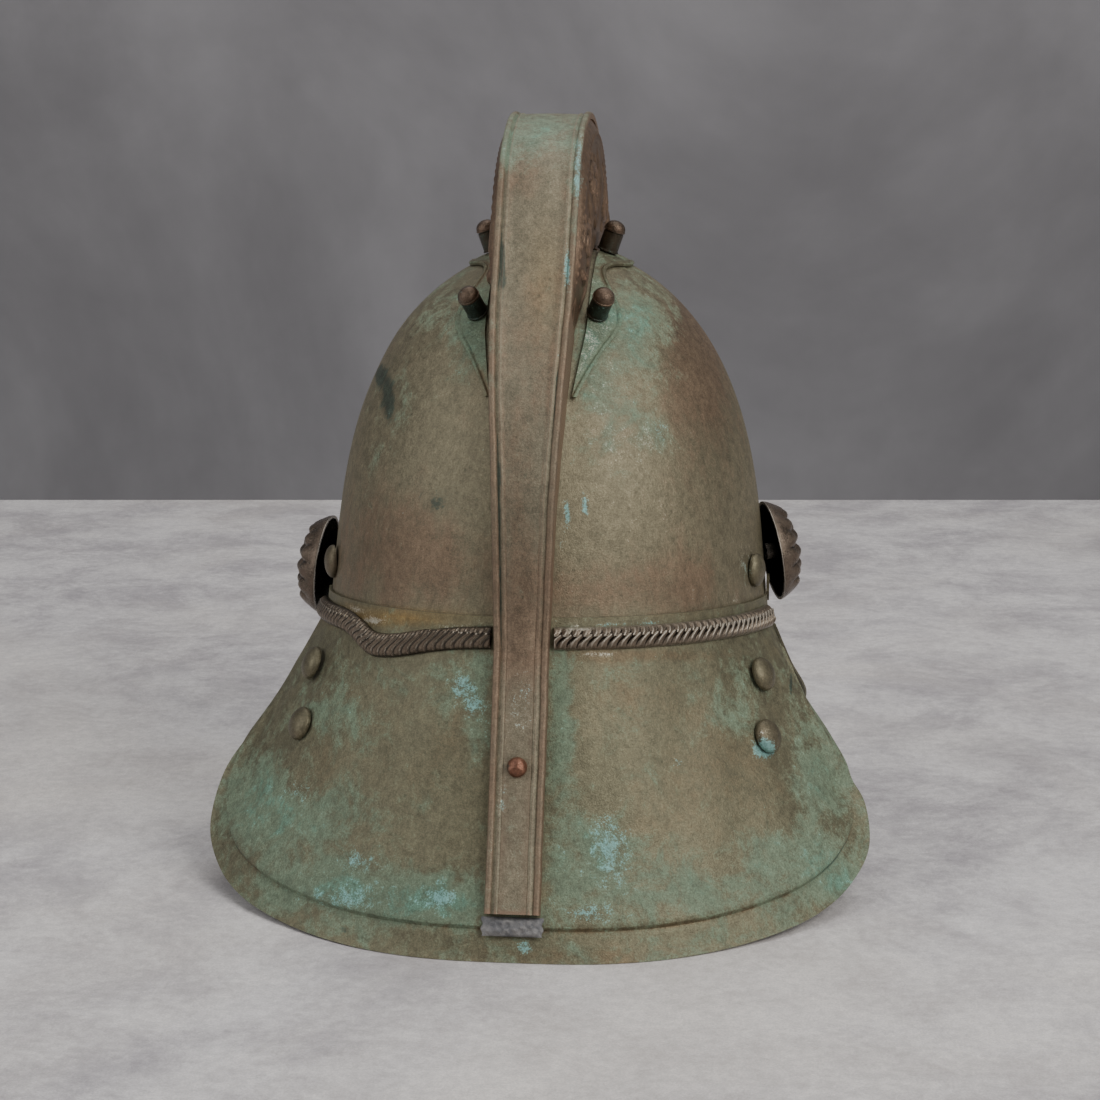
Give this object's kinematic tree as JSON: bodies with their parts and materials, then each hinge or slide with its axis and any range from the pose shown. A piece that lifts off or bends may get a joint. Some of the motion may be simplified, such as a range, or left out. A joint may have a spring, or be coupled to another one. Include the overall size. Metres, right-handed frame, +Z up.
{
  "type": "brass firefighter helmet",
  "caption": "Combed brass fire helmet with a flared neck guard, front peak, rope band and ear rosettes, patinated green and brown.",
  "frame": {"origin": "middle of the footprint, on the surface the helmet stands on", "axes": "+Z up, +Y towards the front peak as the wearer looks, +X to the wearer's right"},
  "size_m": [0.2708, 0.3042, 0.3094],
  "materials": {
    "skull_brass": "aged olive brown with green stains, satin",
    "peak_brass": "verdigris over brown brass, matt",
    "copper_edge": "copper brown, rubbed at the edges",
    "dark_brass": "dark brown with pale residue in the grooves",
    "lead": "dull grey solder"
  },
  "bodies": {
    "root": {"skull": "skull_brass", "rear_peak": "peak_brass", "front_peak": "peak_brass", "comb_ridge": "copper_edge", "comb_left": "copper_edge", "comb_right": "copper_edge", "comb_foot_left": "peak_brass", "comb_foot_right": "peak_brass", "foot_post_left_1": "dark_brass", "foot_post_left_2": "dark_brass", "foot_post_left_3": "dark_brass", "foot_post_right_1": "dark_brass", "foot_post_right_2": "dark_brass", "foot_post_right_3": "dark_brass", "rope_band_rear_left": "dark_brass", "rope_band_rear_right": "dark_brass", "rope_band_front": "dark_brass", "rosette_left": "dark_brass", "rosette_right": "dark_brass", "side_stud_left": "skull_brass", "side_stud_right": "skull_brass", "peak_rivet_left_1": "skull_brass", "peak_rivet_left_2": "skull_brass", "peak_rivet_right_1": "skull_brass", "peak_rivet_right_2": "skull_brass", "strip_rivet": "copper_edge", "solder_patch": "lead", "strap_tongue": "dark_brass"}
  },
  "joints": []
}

________________________________________

**What needs to be done**
The lines above should be duplicated exactly.

**Finished task**
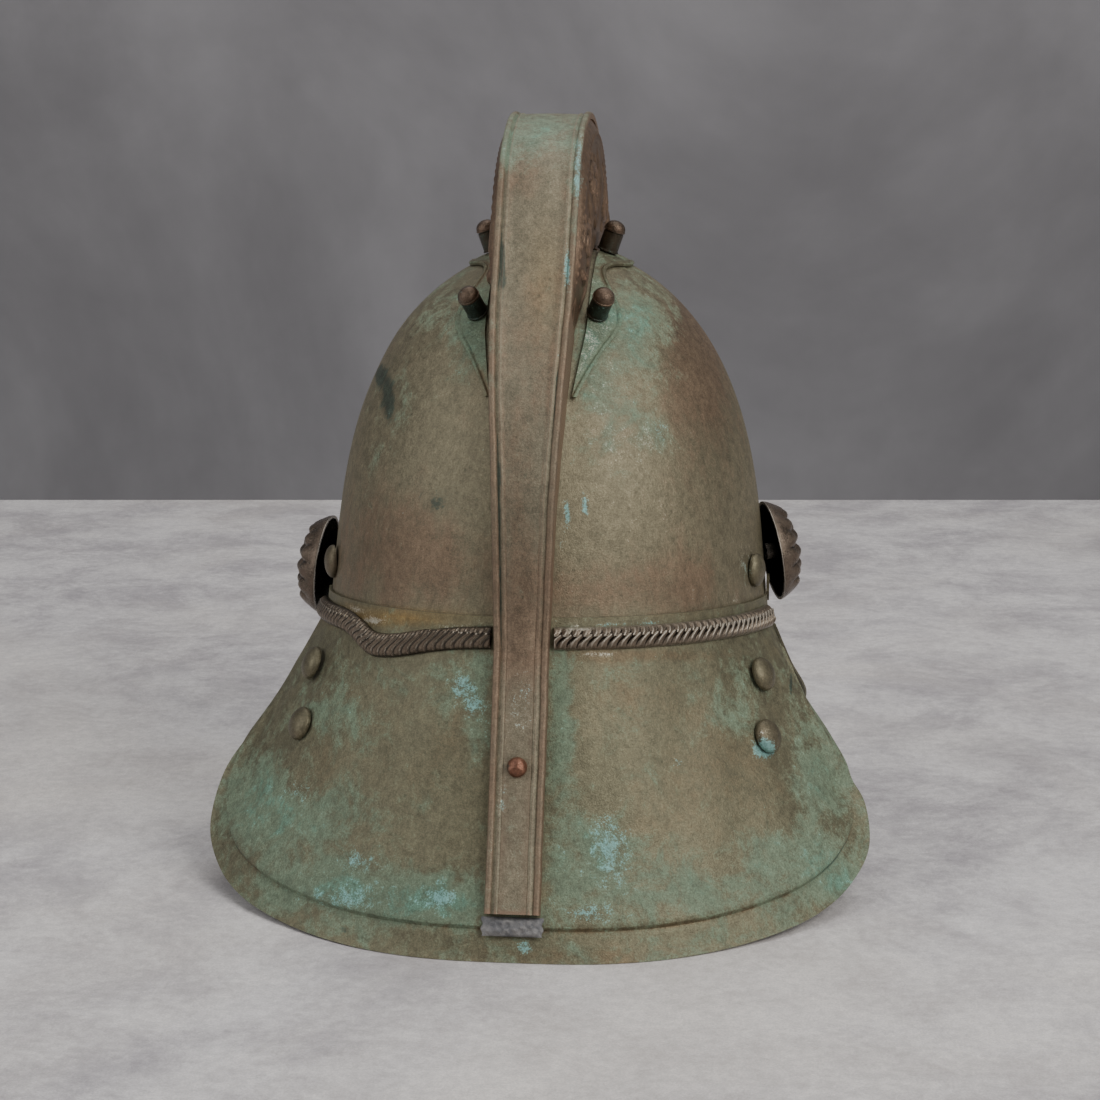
Give this object's kinematic tree as JSON: bodies with their parts and materials, then each hinge or slide with its axis and any range from the pose shown. A piece that lifts off or bends may get a joint. Some of the motion may be simplified, such as a range, or left out. A joint may have a spring, or be coupled to another one. Include the overall size. Metres, right-handed frame, +Z up.
{
  "type": "brass firefighter helmet",
  "caption": "Combed brass fire helmet with a flared neck guard, front peak, rope band and ear rosettes, patinated green and brown.",
  "frame": {"origin": "middle of the footprint, on the surface the helmet stands on", "axes": "+Z up, +Y towards the front peak as the wearer looks, +X to the wearer's right"},
  "size_m": [0.2708, 0.3042, 0.3094],
  "materials": {
    "skull_brass": "aged olive brown with green stains, satin",
    "peak_brass": "verdigris over brown brass, matt",
    "copper_edge": "copper brown, rubbed at the edges",
    "dark_brass": "dark brown with pale residue in the grooves",
    "lead": "dull grey solder"
  },
  "bodies": {
    "root": {"skull": "skull_brass", "rear_peak": "peak_brass", "front_peak": "peak_brass", "comb_ridge": "copper_edge", "comb_left": "copper_edge", "comb_right": "copper_edge", "comb_foot_left": "peak_brass", "comb_foot_right": "peak_brass", "foot_post_left_1": "dark_brass", "foot_post_left_2": "dark_brass", "foot_post_left_3": "dark_brass", "foot_post_right_1": "dark_brass", "foot_post_right_2": "dark_brass", "foot_post_right_3": "dark_brass", "rope_band_rear_left": "dark_brass", "rope_band_rear_right": "dark_brass", "rope_band_front": "dark_brass", "rosette_left": "dark_brass", "rosette_right": "dark_brass", "side_stud_left": "skull_brass", "side_stud_right": "skull_brass", "peak_rivet_left_1": "skull_brass", "peak_rivet_left_2": "skull_brass", "peak_rivet_right_1": "skull_brass", "peak_rivet_right_2": "skull_brass", "strip_rivet": "copper_edge", "solder_patch": "lead", "strap_tongue": "dark_brass"}
  },
  "joints": []
}